◆ **THE TASK**
Every entry must be echoed exactly.

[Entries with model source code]
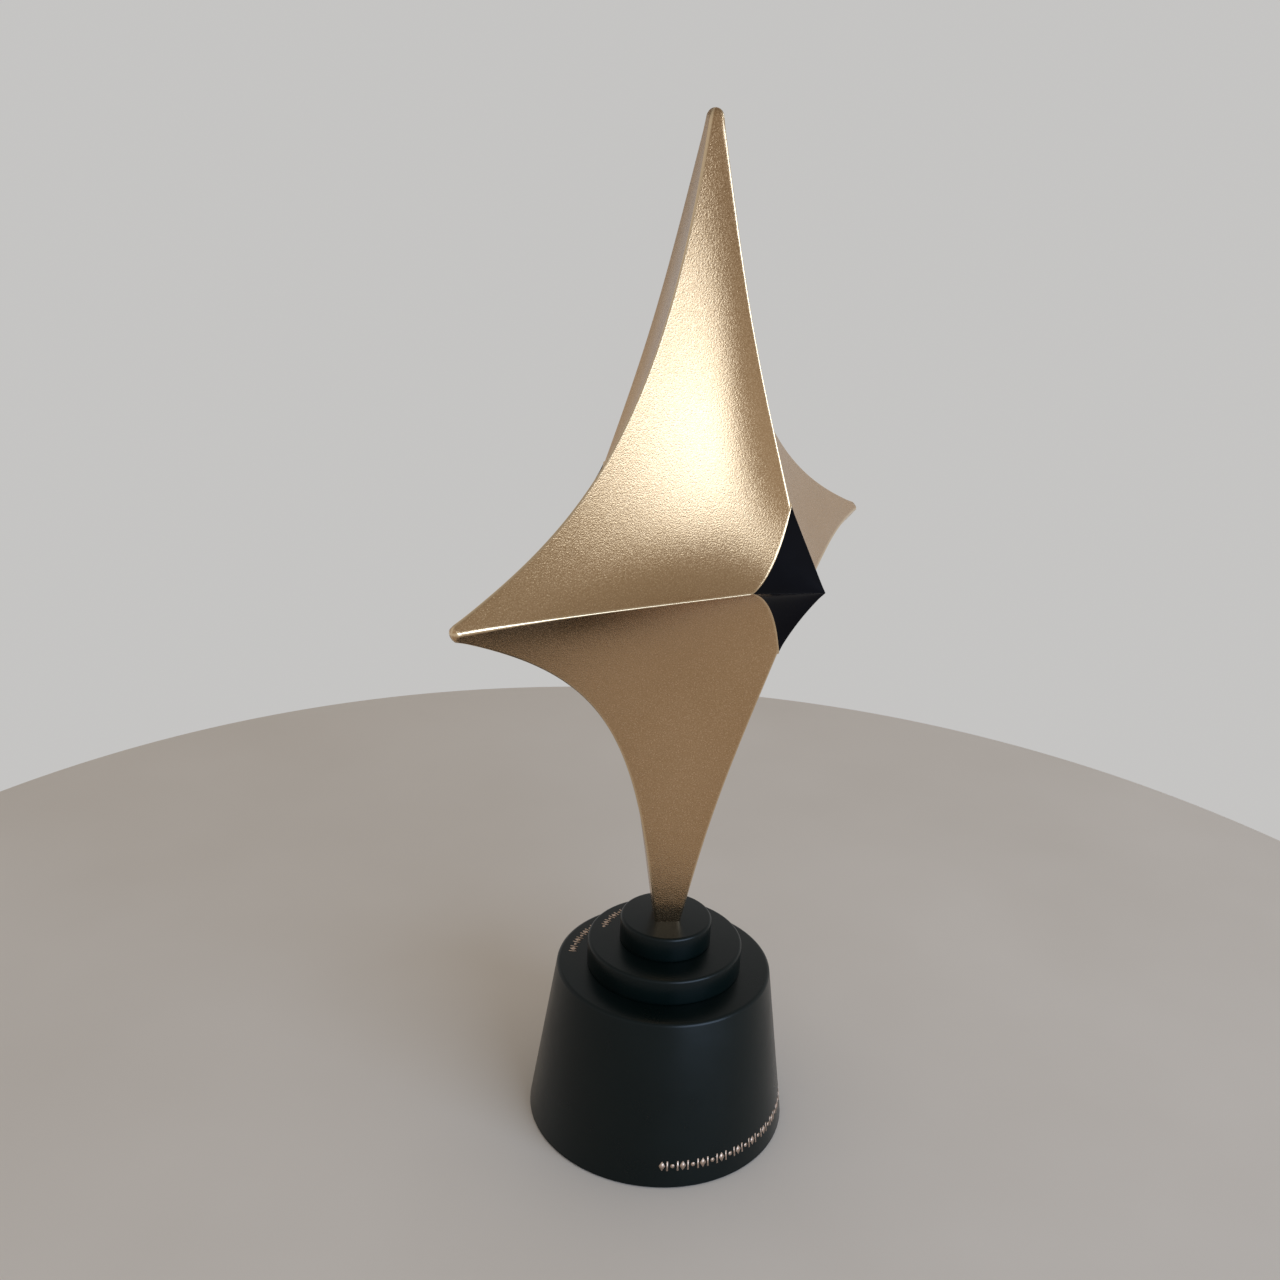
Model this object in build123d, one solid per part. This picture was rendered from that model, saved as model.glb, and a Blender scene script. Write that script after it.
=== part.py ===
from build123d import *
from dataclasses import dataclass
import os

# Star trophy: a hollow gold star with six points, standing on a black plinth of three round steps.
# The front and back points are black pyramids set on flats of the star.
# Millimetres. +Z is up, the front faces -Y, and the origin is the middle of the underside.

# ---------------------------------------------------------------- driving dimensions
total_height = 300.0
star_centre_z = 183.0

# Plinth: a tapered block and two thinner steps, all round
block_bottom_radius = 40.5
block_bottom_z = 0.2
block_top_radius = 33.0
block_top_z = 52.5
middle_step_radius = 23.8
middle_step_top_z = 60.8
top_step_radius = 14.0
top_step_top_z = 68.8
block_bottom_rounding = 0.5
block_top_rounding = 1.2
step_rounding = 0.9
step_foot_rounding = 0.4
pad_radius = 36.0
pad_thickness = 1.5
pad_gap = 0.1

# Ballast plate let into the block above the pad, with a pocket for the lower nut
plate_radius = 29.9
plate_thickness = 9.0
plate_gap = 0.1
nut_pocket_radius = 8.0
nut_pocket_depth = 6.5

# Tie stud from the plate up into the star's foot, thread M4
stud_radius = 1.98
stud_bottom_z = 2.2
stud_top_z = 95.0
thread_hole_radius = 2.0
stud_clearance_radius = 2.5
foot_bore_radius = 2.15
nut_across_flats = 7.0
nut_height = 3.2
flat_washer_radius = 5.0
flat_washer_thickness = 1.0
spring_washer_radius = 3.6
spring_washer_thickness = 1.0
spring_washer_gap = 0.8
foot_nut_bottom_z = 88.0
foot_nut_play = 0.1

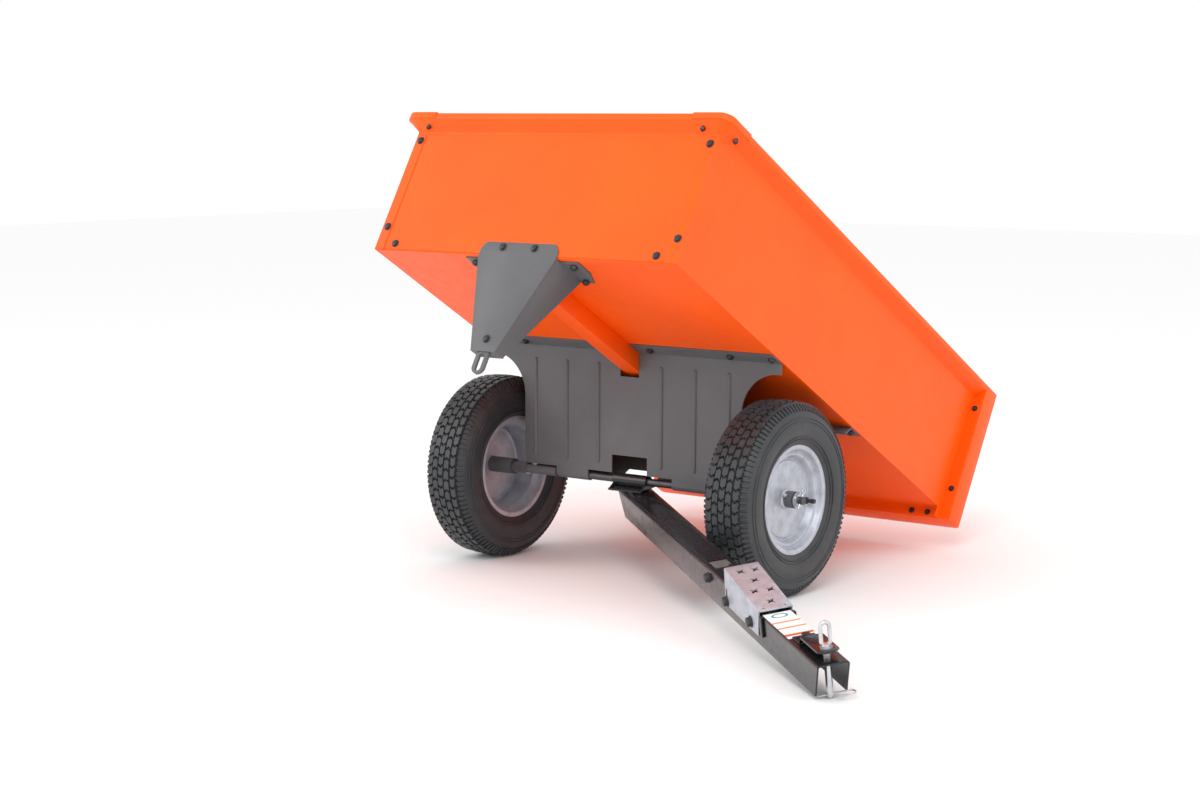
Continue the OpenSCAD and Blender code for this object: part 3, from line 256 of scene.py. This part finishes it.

◆ **FULL RESPONSE**
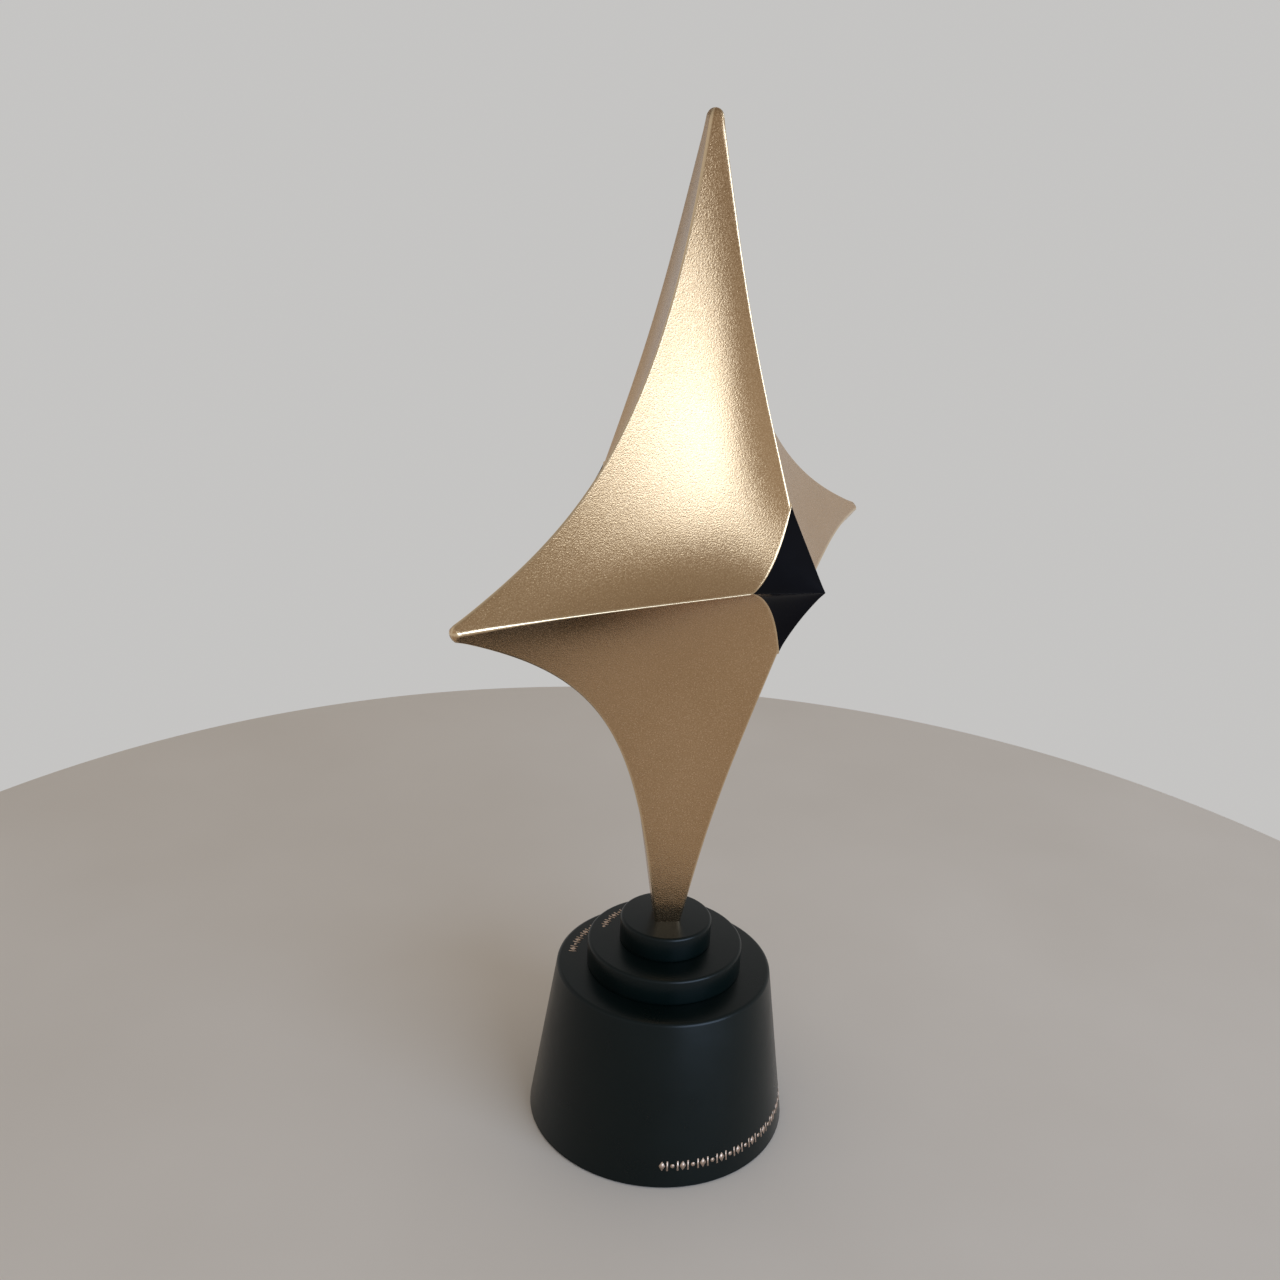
Model this object in build123d, one solid per part. This picture was rendered from that model, saved as model.glb, and a Blender scene script. Write that script after it.
=== part.py ===
from build123d import *
from dataclasses import dataclass
import os

# Star trophy: a hollow gold star with six points, standing on a black plinth of three round steps.
# The front and back points are black pyramids set on flats of the star.
# Millimetres. +Z is up, the front faces -Y, and the origin is the middle of the underside.

# ---------------------------------------------------------------- driving dimensions
total_height = 300.0
star_centre_z = 183.0

# Plinth: a tapered block and two thinner steps, all round
block_bottom_radius = 40.5
block_bottom_z = 0.2
block_top_radius = 33.0
block_top_z = 52.5
middle_step_radius = 23.8
middle_step_top_z = 60.8
top_step_radius = 14.0
top_step_top_z = 68.8
block_bottom_rounding = 0.5
block_top_rounding = 1.2
step_rounding = 0.9
step_foot_rounding = 0.4
pad_radius = 36.0
pad_thickness = 1.5
pad_gap = 0.1

# Ballast plate let into the block above the pad, with a pocket for the lower nut
plate_radius = 29.9
plate_thickness = 9.0
plate_gap = 0.1
nut_pocket_radius = 8.0
nut_pocket_depth = 6.5

# Tie stud from the plate up into the star's foot, thread M4
stud_radius = 1.98
stud_bottom_z = 2.2
stud_top_z = 95.0
thread_hole_radius = 2.0
stud_clearance_radius = 2.5
foot_bore_radius = 2.15
nut_across_flats = 7.0
nut_height = 3.2
flat_washer_radius = 5.0
flat_washer_thickness = 1.0
spring_washer_radius = 3.6
spring_washer_thickness = 1.0
spring_washer_gap = 0.8
foot_nut_bottom_z = 88.0
foot_nut_play = 0.1

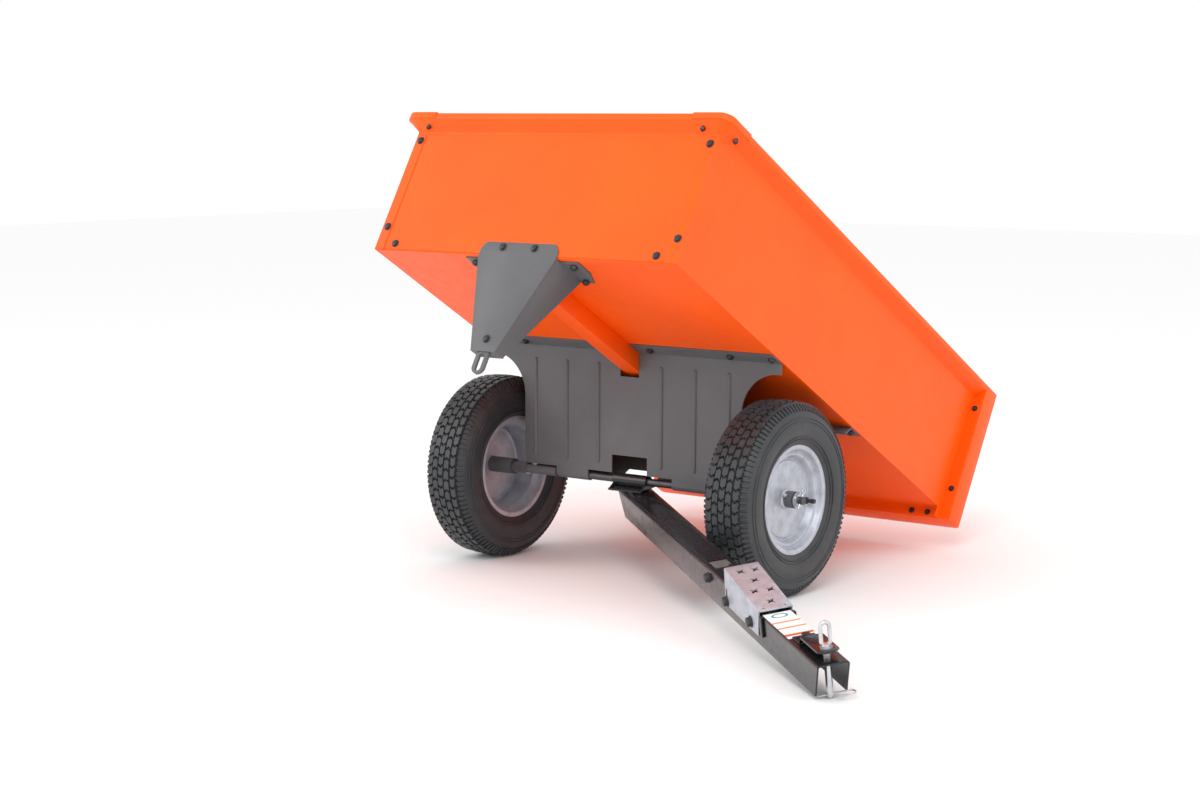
Continue the OpenSCAD and Blender code for this object: part 3, from line 256 of scene.py. This part finishes it.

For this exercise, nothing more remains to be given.